DATASET SECTION>
* START *
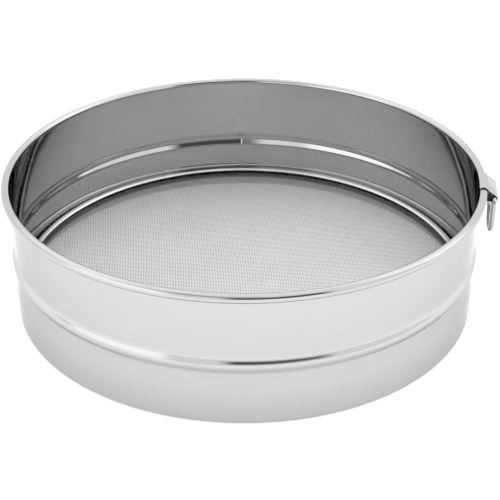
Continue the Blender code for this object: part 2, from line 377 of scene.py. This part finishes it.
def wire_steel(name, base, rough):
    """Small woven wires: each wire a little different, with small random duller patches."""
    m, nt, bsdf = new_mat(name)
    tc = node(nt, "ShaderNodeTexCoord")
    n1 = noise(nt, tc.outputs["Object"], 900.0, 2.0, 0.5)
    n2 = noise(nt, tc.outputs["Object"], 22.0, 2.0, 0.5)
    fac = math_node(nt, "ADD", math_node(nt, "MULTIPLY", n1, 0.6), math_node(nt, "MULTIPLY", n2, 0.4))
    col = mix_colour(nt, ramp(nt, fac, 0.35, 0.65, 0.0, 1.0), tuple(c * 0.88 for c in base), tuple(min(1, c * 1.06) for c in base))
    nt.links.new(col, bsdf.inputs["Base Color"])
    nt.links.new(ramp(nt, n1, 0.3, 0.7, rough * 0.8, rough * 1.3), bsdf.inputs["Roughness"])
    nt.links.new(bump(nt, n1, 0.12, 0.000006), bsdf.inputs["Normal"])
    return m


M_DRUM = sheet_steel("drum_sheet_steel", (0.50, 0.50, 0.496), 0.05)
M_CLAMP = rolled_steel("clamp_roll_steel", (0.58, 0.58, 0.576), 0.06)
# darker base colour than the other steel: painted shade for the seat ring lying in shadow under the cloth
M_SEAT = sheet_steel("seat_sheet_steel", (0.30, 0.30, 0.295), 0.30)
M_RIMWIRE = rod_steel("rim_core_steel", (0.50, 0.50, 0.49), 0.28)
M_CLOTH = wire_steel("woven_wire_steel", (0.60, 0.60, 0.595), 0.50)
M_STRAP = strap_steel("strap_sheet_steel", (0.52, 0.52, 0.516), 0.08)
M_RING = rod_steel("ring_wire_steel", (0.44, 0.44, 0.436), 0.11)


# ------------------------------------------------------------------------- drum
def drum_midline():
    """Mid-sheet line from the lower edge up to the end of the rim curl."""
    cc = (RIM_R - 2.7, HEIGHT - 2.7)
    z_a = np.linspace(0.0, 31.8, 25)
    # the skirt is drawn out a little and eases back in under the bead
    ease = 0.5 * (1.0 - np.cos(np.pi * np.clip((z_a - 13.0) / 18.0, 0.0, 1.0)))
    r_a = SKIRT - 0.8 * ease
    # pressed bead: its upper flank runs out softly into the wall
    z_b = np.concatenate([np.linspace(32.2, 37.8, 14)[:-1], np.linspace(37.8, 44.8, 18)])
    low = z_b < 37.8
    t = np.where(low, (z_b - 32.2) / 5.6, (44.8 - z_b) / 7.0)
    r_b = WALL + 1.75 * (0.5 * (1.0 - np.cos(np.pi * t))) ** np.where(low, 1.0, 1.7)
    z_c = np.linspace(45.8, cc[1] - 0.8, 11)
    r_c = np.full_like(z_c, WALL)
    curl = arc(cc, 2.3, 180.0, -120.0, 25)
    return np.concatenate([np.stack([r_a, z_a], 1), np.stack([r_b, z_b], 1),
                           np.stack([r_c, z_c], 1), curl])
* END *
DO THIS> Using the listing, collect all lines in which the string "from" is found.

REPLY TO THE TASK>
Continue the Blender code for this object: part 2, from line 377 of scene.py. This part finishes it.
    """Mid-sheet line from the lower edge up to the end of the rim curl."""